Les trois partis parlementaires d'opposition excluent toute alliance avec Boïko Borissov, y compris Ataka, qui avait soutenu son gouvernement minoritaire de 2009 à 2011 avant de s'en distancer.

L'appel la veille de l'ancien ministre conservateur de l'Intérieur, Tsvetan Tsvetanov, invitant les partis à soutenir un gouvernement minoritaire dirigé par le GERB, relève dans ce contexte du voeu pieux.

Boïko Borissov lui-même ne s'était toujours pas exprimé lundi en fin de matinée.

Si les conservateurs ne parviennent pas à former un gouvernement, le mandat sera confié aux socialistes. Et leur projet de créer un gouvernement anti-crise d'experts sous la direction de l'économiste Plamen Orecharski, avec le soutien du parti de la minorité musulmane turque, voire de l'extrême-droite, et de représentants de la société civile, paraissait lundi le scénario le plus probable.

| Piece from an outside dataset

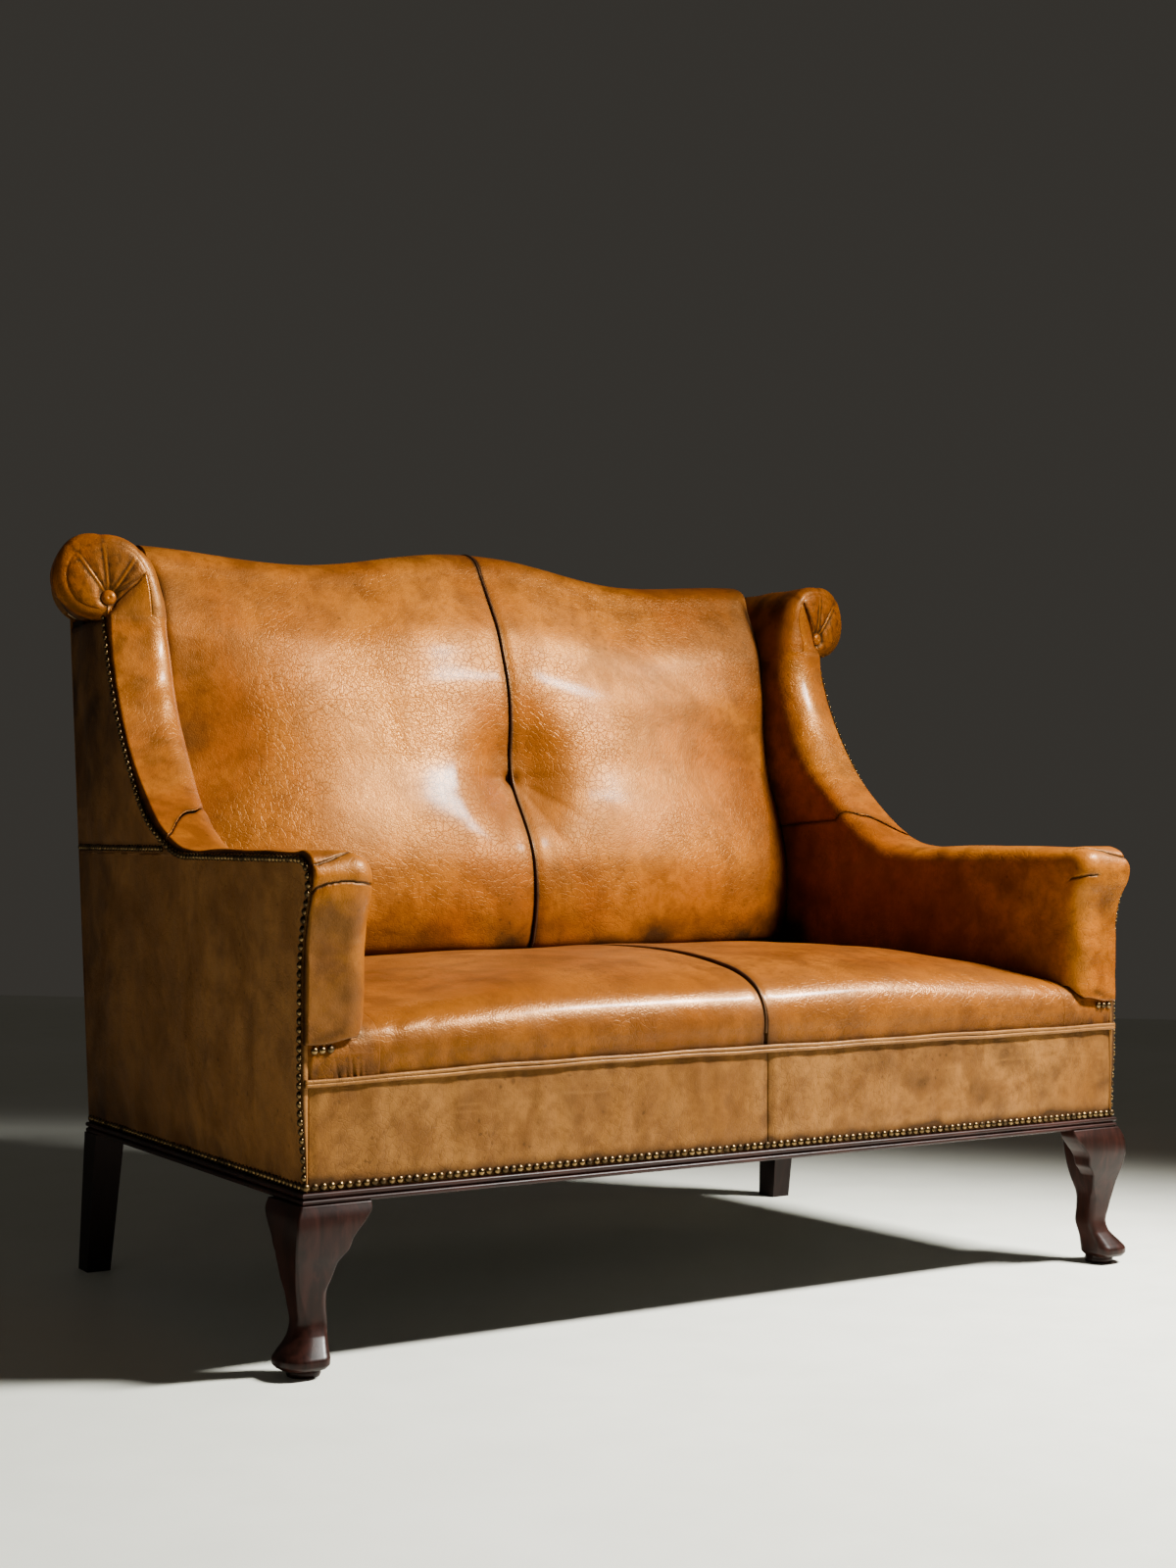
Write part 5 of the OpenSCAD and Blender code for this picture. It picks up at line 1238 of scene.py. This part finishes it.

Le PSB et le MDL pourraient obtenir à eux deux 119 sièges au parlement, manquant de peu la majorité absolue (121 députés), contre 98 au GERB et 23 pour Ataka, a indiqué un porte-parole de la Commission électorale. La répartition définitive des sièges sera connue jeudi.

"Nous lançons un processus de rétablissement de la démocratie, de la normalité", a déclaré dimanche le dirigeant du PSB, Sergueï Stanichev, disant vouloir commencer rapidement des consultations, y compris avec Ataka.

L'un des animateurs des manifestations de cet hiver semblait accepter la main tendue: "Les partis ont promis de prendre en compte la société civile, c'est le résultat de nos protestations", a déclaré lundi Angel Slavchev, à la télévision TV7.

Les socialistes ont proposé la création d'un forum civil et parlementaire de contrôle sur les institutions, une des revendications des manifestants.

La priorité de ce gouvernement d'experts sera de restaurer la confiance de la population et de prendre des mesures pour relancer la croissance en panne et réduire le chômage, qui touche un Bulgare sur cinq, selon des chiffres officieux. "Le pays est en ruines, la société est impatiente. La recherche d'entente, de consensus, d'intégrité est d'une importance cruciale", a déclaré Plamen Orecharski lundi.

Mais la tâche s'annonce titanesque: "Le pays est très instable", souligne Andrey Raytchev, de l'institut Gallup, qui donne seulement un an au mieux au gouvernement, lequel devra composer avec les humeurs d'Ataka, pour faire ses preuves.

Plamen Orecharski en est conscient: "Même les mesures les plus rapides et les plus pertinentes ne donneront pas de résultats immédiats", a-t-il dit. "Un hiver rude nous attend".